Web Site and Social Media involves:
• Web Site
> Adding and designing additional requested pages/site content
> Updating content
> Keeping a calendar and contact lists current
> Screening for appropriateness, content
> Doing other duties that may arise in the Website Committee.
• Social Media (Facebook, Twitter, Flickr)
> Adding and designing additional pages / displays / site content
> Examining viewer commentary and modifying or deleting any offensive or inaccurate material periodically.
Historical Research and Report Writing involves:
• Writing a report following the completion of work at a particular site, describing the purpose for the project and the results. It contains the following:
> Introduction covering the purpose and scope of the project
> Background material covering the location/site of the project
> A description of the historical background and environmental aspects
> Conclusions and Findings/Results
• Volunteer help would focus on the:
> Background material
> The State Archaeologist completes the remaining areas. The Site Report is filled out and signed by the State Archaeologist.

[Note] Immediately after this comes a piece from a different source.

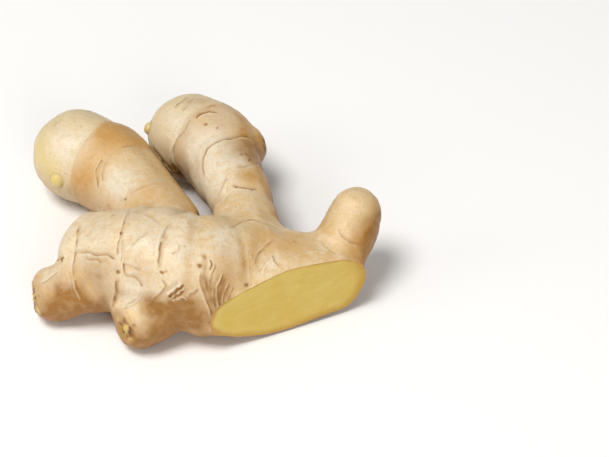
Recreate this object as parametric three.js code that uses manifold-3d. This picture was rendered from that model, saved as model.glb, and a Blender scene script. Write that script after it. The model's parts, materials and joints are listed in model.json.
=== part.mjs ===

CT Archaeology Center / Museum involves:
• Exploring a number of exciting and challenging areas of responsibility, including:
> Presenting an educational program
> Guiding visitors through the exhibits
> Working behind the scenes.
• Volunteers go through a basic orientation program, being trained and mentored by experienced museum personnel. The orientation covers such topics as:
> Museum operating procedures
> Personnel policies
> Exhibit and program interpretation and presentation
> Benefits of volunteering.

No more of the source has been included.